In some cases, the original structural framework may be off-depth, while in others the log character of a given formation at a given point may be different from what is expected. By interactively editing the pre-drill model, the geosteering user can reconcile differences between predicted and actual responses. The user has the ability to interactively alter the dip of a given bed, alter its thickness or insert a fault and see instantly how these changes would affect the modeled log properties. Additionally, geological constraints regarding conformability of surfaces from the initial model will be honored during editing operations. Undesirable edits can be removed and an alternative edit made. There are often several possible interpretations of the types of situation we see while geosteering.
Here, the aim is to provide the user with sufficiently flexible tools to try several “what if” scenarios, and apply local knowledge to select the most probable scenario prior to making any decisions.
In parallel, the directional driller can use the engineering application to monitor drilling progress against plan, calibrate friction factors and project ahead from the real-time bit position to ensure that the well can be drilled based on defined dogleg constraints. Additionally, engineering analysis can be run on the replanned interval to ensure that the well is drillable from mechanical and hydraulic perspectives, and that the casing or completion string can be installed.
Where applicable, the anti-collision scan can be run simultaneously to ensure the well will not collide with any existing wells in the area.
Differences between the predicted and actual logs signal changes in geology, and indicate that the model needs to be updated. Updates are achieved through interactive picking of formation intersections and changing formation dip or bed thickness until the log responses match.
Large discrepancies may be explained by drilling through a fault and can be incorporated into the model. Where model updates result in significant true vertical depth adjustments, the updated 3D surfaces can be used in the engineering application to replan and re-engineer the well, during drilling, based on the most recent petrophysical interpretation (Figure 3). If required, a sidetrack can be created in the engineering application, a new 3D model produced and the geosteering process repeated for the planned sidetrack.
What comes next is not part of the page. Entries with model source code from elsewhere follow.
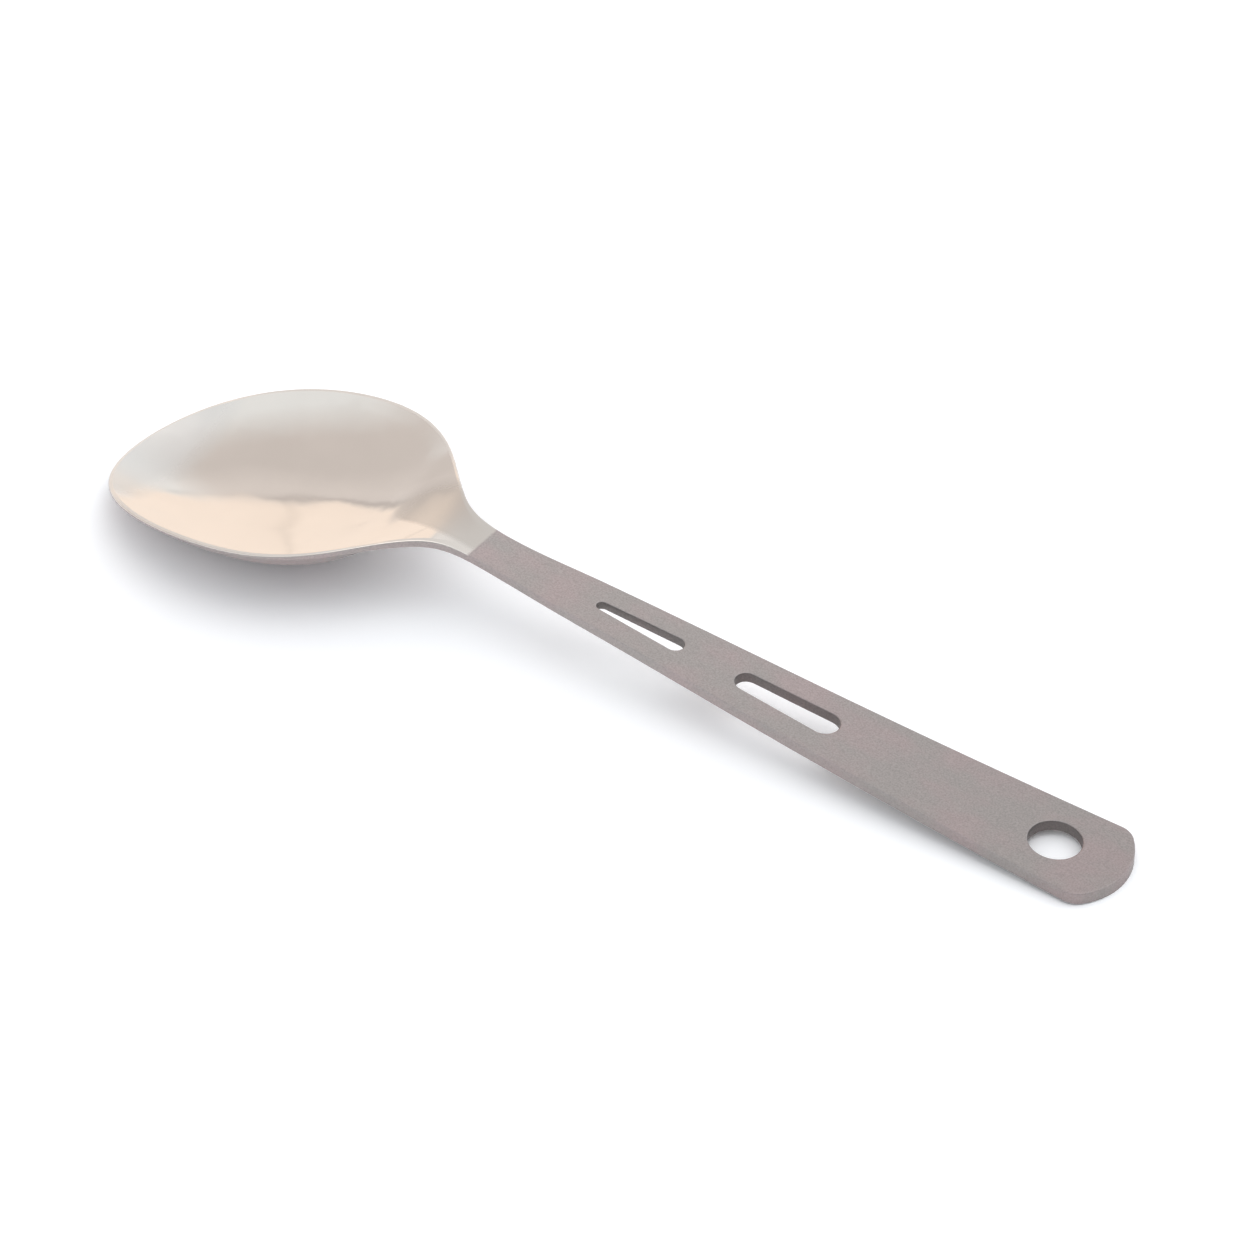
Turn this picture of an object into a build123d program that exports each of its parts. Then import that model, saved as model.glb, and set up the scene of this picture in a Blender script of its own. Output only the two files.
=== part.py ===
"""Table spoon pressed from one blank of titanium sheet.

The spoon lies as it does on a table, bowl open upwards. X runs from the tip of
the bowl to the end of the handle, Y across it, and Z up from the table, which
the bottom of the bowl and the end of the handle both touch.
"""

from build123d import *

import os
from functools import cache

# The blank seen from above: places along the spoon from the tip of the bowl,
# with the full width there
spoon_length = 165.0
widest_place = 29.5
bowl_width = 42.2
shoulder_place = 46.0
shoulder_width = 30.0
heel_place = 54.5
heel_width = 13.3
neck_place = 64.0
neck_width = 6.9
shank_place = 80.0
shank_width = 8.55
end_width = 15.65
end_bow = 3.55
end_corner_radius = 2.9

# The top line seen from the side: rim of the bowl, then top of the handle,
# with heights above the table
tip_height = 2.8
brow_place = 12.0
brow_height = 7.35
widest_height = 10.9
shoulder_height = 12.7
crest_place = 52.5
crest_height = 13.25
neck_height = 11.9
shank_height = 10.1
middle_place = 120.0
middle_height = 5.75

# Metal: the sheet is rolled thin for the bowl and left thick for the handle
rim_width = 0.6
rim_edge = 0.32
bowl_wall = 0.9
neck_thickness = 1.3
end_thickness = 1.8
underside_crown_share = 0.1
bowl_roundness_share = 0.75

# Where the hollow of the bowl runs out in the neck
fade_start = 42.0
fade_end = 69.0
feather = 0.03

# Two slots that widen towards the end, and the hole for hanging
slot_one_start = 82.35
slot_one_end = 94.25
slot_one_narrow_radius = 0.8
slot_one_wide_radius = 1.36
slot_two_start = 106.1
slot_two_end = 118.4
slot_two_narrow_radius = 1.74
slot_two_wide_radius = 2.18
hole_from_end = 10.55
hole_radius = 3.65

# Edges: rounded all over the top by tumbling, and cleared of burrs below
edge_round = 0.2
under_chamfer = 0.15

# How finely the pressed surfaces are sampled, and how far cuts run on
station_step = 1.5
course_step = 1.5
surface_tolerance = 0.0015
probe_step = 0.5
halvings = 40
overrun = 3.0

bowl_half = bowl_width / 2
neck_half = neck_width / 2
shank_half = shank_width / 2
end_half = end_width / 2

# Outline of the blank: half an ellipse at the front of the bowl, then the
# shoulder drawn in to the neck, then the straight side of the handle
with BuildLine() as outline_line:
    front = EllipticalCenterArc(
        (widest_place, 0), widest_place, bowl_half,
        start_angle=90, arc_size=90,
    )
    shoulder = Spline(
        (widest_place, bowl_half),
        (shoulder_place, shoulder_width / 2),
        (heel_place, heel_width / 2),
        (neck_place, neck_half),
        tangents=[(1, 0), (1, 0)],
    )
    side_rise = (end_half - shank_half) / (spoon_length - shank_place)
    waist = Spline(
        (neck_place, neck_half),
        (shank_place, shank_half),
        tangents=[(1, 0), (1, side_rise)],
    )
    side = Line((shank_place, shank_half), (spoon_length - end_bow, end_half))
    mirror(about=Plane.XZ)
    ThreePointArc(
        (spoon_length - end_bow, end_half),
        (spoon_length, 0),
        (spoon_length - end_bow, -end_half),
    )

# Top line of the side view, with heights drawn as Y
with BuildLine() as top_line:
    top = Spline(
        (0, tip_height),
        (brow_place, brow_height),
        (widest_place, widest_height),
        (shoulder_place, shoulder_height),
        (crest_place, crest_height),
        (neck_place, neck_height),
        (shank_place, shank_height),
        (middle_place, middle_height),
        (spoon_length, end_thickness),
    )


def reach(curve, place):
    """Where along a curve, from 0 to 1, it gets to a place in X."""
    low, high = 0.0, 1.0
    for _ in range(halvings):
        middle = (low + high) / 2
        if (curve @ middle).X < place:
            low = middle
        else:
            high = middle
    return low


@cache
def top_height(place):
    """Height of the top line, carried on straight past both ends."""
    inner = min(max(place, 0), spoon_length)
    along = reach(top, inner)
    heading = top % along
    return (top @ along).Y + (place - inner) * heading.Y / heading.X


@cache
def half_width(place):
    """Half the width of the blank behind the widest place."""
    if place < neck_place:
        curve = shoulder
    elif place < shank_place:
        curve = waist
    else:
        curve = side
    return (curve @ reach(curve, place)).Y


def reach_square(place, inset):
    """Square of the half width inside the rim, below zero past the tip."""
    if place < widest_place:
        before = (widest_place - place) / (widest_place - inset)
        return (bowl_half - inset) ** 2 * (1 - before**2)
    return (half_width(place) - inset) ** 2


def ease(share):
    """Smooth step from 0 to 1."""
    clipped = min(max(share, 0), 1)
    return clipped**2 * (3 - 2 * clipped)


def hollow_share(place, across, inset):
    """Depth of the bowl as a share of its greatest depth: 0 at the rim."""
    inside = reach_square(place, inset) - across**2
    outward = 1 - inside / (bowl_half - inset) ** 2
    curved = bowl_roundness_share * outward + (1 - bowl_roundness_share) * outward**2
    fade = 1 - ease((place - fade_start) / (fade_end - fade_start))
    return fade * (1 - curved)


def handle_thickness(place):
    """Thickness on the centre line: full from the middle of the handle on."""
    if place < neck_place:
        rise = ease((place - widest_place) / (neck_place - widest_place))
        return rim_edge + (neck_thickness - rim_edge) * rise
    growth = ease((place - neck_place) / (middle_place - neck_place))
    return neck_thickness + (end_thickness - neck_thickness) * growth


def spaced(start, stop, step):
    """Evenly spaced places from start to stop, about a step apart."""
    count = round((stop - start) / step)
    return [start + (stop - start) * index / count for index in range(count + 1)]


# The bowl is as deep as lets its bottom touch the table under the rim
bowl_depth = min(
    (top_height(place) - handle_thickness(place)) / hollow_share(place, 0, 0)
    for place in spaced(brow_place, shoulder_place, probe_step)
)
hollow_depth = bowl_depth + rim_edge - bowl_wall


def hollow_height(place, across):
    """Inside of the bowl, which runs out just above the top of the neck."""
    share = hollow_share(place, across, rim_width)
    return top_height(place) + feather - (hollow_depth + feather) * share


def under_height(place, across):
    """Outside of the bowl and the crowned underside of the handle."""
    thickness = handle_thickness(place)
    crown = 0
    if place > widest_place:
        growth = ease((place - widest_place) / (neck_place - widest_place))
        crown = growth * underside_crown_share * thickness * (across / half_width(place)) ** 2
    return top_height(place) - thickness + crown - bowl_depth * hollow_share(place, across, 0)


def pressed_surface(height, first, last):
    """Smooth surface of a die, sampled along and across the spoon."""
    edge = bowl_half + overrun / 2
    stations = spaced(first, last, station_step)
    courses = spaced(-edge, edge, course_step)
    return Face.make_surface_from_array_of_points(
        [[(x, y, height(x, y)) for y in courses] for x in stations],
        tol=surface_tolerance,
        min_deg=3,
    )


clear_height = crest_height + overrun
hollow_face = pressed_surface(hollow_height, -overrun, fade_end + overrun)
hollow_die = Solid.extrude(hollow_face, (0, 0, bowl_width))
under_face = pressed_surface(under_height, -overrun, spoon_length + overrun)
under_die = Solid.extrude(under_face, (0, 0, -bowl_width))

with BuildPart() as spoon:
    # The blank, cut along its outline and curved along its top line
    with BuildSketch(Plane.XY.offset(-overrun)) as blank:
        add(outline_line.line)
        make_face()
        fillet(blank.vertices().group_by(Axis.X)[-1], end_corner_radius)
    extrude(amount=clear_height + overrun)
    with BuildSketch(Plane.XZ.offset(-bowl_width)):
        with BuildLine():
            add(top_line.line)
            Polyline(
                top @ 1,
                (spoon_length + overrun, end_thickness),
                (spoon_length + overrun, -overrun),
                (-overrun, -overrun),
                (-overrun, tip_height),
                top @ 0,
            )
        make_face()
    extrude(amount=bowl_width * 2, mode=Mode.INTERSECT)

    # Two slots that widen towards the end
    for start, narrow_radius, stop, wide_radius in (
        (slot_one_start, slot_one_narrow_radius, slot_one_end, slot_one_wide_radius),
        (slot_two_start, slot_two_narrow_radius, slot_two_end, slot_two_wide_radius),
    ):
        with BuildSketch(Plane.XY.offset(-overrun)):
            with Locations((start, 0)):
                Circle(narrow_radius)
            with Locations((stop, 0)):
                Circle(wide_radius)
            make_hull()
        extrude(amount=clear_height + overrun, mode=Mode.SUBTRACT)

    # The hanging hole
    with BuildSketch(Plane.XY.offset(-overrun)):
        with Locations((spoon_length - hole_from_end, 0)):
            Circle(hole_radius)
    extrude(amount=clear_height + overrun, mode=Mode.SUBTRACT)

    # Rounded along the outline, the slots and the hole
    fillet(spoon.faces().sort_by(Axis.Z)[-1].edges(), edge_round)

    # Pressed between the dies: the underside below, the hollow of the bowl above
    add(under_die, mode=Mode.SUBTRACT)
    add(hollow_die, mode=Mode.SUBTRACT)

    # The underside is the largest face, and its inner wires are the punched edges
    chamfer(spoon.faces().sort_by(SortBy.AREA)[-1].inner_wires().edges(), under_chamfer)

# The origin is on the table under the middle of the spoon's length
spoon.part.move(Location((-spoon_length / 2, 0, 0)))
spoon.part.label = "spoon"

os.makedirs("parts", exist_ok=True)
export_step(spoon.part, "parts/spoon.step")
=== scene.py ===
import math

import bpy
from mathutils import Matrix, Vector


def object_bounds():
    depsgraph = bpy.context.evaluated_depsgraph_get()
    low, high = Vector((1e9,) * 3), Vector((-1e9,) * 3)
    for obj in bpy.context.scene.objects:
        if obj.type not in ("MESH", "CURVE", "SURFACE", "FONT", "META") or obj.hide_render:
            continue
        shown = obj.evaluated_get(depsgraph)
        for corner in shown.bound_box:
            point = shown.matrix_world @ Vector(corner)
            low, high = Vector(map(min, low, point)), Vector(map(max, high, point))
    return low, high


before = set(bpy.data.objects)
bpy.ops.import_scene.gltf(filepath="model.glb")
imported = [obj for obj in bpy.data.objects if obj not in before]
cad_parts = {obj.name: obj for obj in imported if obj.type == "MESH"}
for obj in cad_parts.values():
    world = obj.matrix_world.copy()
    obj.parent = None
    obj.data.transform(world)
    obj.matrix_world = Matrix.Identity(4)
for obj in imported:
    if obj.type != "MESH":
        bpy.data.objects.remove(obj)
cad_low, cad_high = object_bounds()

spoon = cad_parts["spoon"]


# The camera stands in front of the spoon and to the right of it, and looks down
# on it as from a seat at the table.

camera_azimuth = math.radians(34.10)
camera_elevation = math.radians(38.32)
camera_roll = math.radians(0.08)
camera_distance = 0.6842
aim = Vector((0.00278, 0, 0.00863))
photo_pixels = 1240
focal_pixels = 5000

towards_camera = Vector((
    math.sin(camera_azimuth) * math.cos(camera_elevation),
    -math.cos(camera_azimuth) * math.cos(camera_elevation),
    math.sin(camera_elevation),
))
camera_data = bpy.data.cameras.new("photo_camera")
camera_data.sensor_width = 36
camera_data.lens = focal_pixels * camera_data.sensor_width / photo_pixels
camera_data.clip_start = 0.01
camera = bpy.data.objects.new("photo_camera", camera_data)
camera.matrix_world = (
    Matrix.Translation(aim + towards_camera * camera_distance)
    @ Matrix.Rotation(camera_azimuth, 4, "Z")
    @ Matrix.Rotation(math.pi / 2 - camera_elevation, 4, "X")
    @ Matrix.Rotation(camera_roll, 4, "Z")
)
bpy.context.scene.collection.objects.link(camera)
bpy.context.scene.camera = camera


# The spoon is one pressed blank of titanium, blasted with beads. The inside of
# its bowl is polished with a soft mop, up to a straight line across the neck,
# where the handle was masked.


def add_node(tree, kind, **settings):
    """Adds a node with its settings."""
    made = tree.nodes.new(kind)
    for name, value in settings.items():
        setattr(made, name, value)
    return made


def feed(tree, socket, value):
    """Gives a socket its value: another node's output, or a constant."""
    if isinstance(value, bpy.types.NodeSocket):
        tree.links.new(value, socket)
    else:
        socket.default_value = value


def split(tree, vector):
    """The three parts of a vector."""
    parts = add_node(tree, "ShaderNodeSeparateXYZ")
    feed(tree, parts.inputs["Vector"], vector)
    return parts.outputs["X"], parts.outputs["Y"], parts.outputs["Z"]


def calculate(tree, operation, first, second=0):
    """One sum on one or two values."""
    sum_node = add_node(tree, "ShaderNodeMath", operation=operation)
    feed(tree, sum_node.inputs[0], first)
    feed(tree, sum_node.inputs[1], second)
    return sum_node.outputs["Value"]


def multiply(tree, first, *others):
    """Two or more values multiplied together."""
    for other in others:
        first = calculate(tree, "MULTIPLY", first, other)
    return first


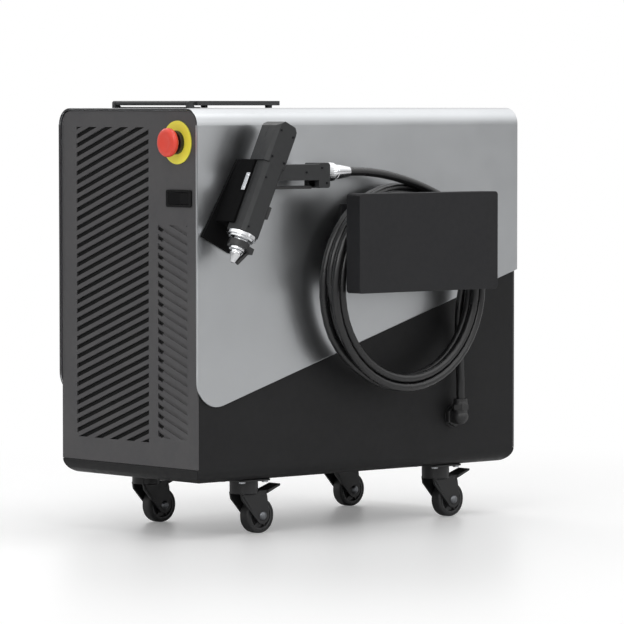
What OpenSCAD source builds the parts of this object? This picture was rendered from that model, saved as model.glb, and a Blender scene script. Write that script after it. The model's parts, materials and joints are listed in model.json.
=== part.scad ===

Post-well correlation of existing wells can be performed to update regional-scale geological models and optimize the logging program for future wells.
The work flows described in this article have been used extensively. Mitra et al (2004) described the use of this workflow in the redevelopment of ONGC’s Mumbai High oilfield, which features complex multilayered carbonate reservoirs necessitating high-tech horizontal wells.
They noted that, in addition to improving the success of placement of individual wells, they were also able to reduce nonproductive time and the overall cost of the wells.
The work flow has now been used globally in onshore and offshore situations in a variety of reservoirs ranging from deepwater clastic reservoirs to Mid-continent tight-gas plays such as the Barnett Shale.
References: Mitra, P.P., Joshi, T.R. & Thevoux-Chabuel (2004), “Real Time Geosteering of High Tech Well in Virtual Reality and Prediction Ahead of Drill Bit for Cost Optimization and Risk Reduction in Mumbai High L-III Reservoir,” SPE 88531, SPE Asia Pacific Oil and Gas Conference and Exhibition, 18-20 October, Perth, Australia.